What needs to be done:
Keep every line where the word "caption" appears; drop the rest.

Stored data:

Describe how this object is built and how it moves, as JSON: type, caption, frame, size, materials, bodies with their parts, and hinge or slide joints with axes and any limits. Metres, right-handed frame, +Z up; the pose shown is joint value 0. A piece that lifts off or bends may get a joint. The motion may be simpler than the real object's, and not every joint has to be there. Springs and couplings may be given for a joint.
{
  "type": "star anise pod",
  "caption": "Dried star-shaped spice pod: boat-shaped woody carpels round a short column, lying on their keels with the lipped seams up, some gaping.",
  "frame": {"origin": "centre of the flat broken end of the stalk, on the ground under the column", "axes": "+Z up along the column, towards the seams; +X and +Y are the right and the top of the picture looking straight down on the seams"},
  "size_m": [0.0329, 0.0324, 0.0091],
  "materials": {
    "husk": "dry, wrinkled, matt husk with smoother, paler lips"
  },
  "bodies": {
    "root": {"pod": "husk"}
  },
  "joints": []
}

Solution to the exercise:
Describe how this object is built and how it moves, as JSON: type, caption, frame, size, materials, bodies with their parts, and hinge or slide joints with axes and any limits. Metres, right-handed frame, +Z up; the pose shown is joint value 0. A piece that lifts off or bends may get a joint. The motion may be simpler than the real object's, and not every joint has to be there. Springs and couplings may be given for a joint.
  "caption": "Dried star-shaped spice pod: boat-shaped woody carpels round a short column, lying on their keels with the lipped seams up, some gaping.",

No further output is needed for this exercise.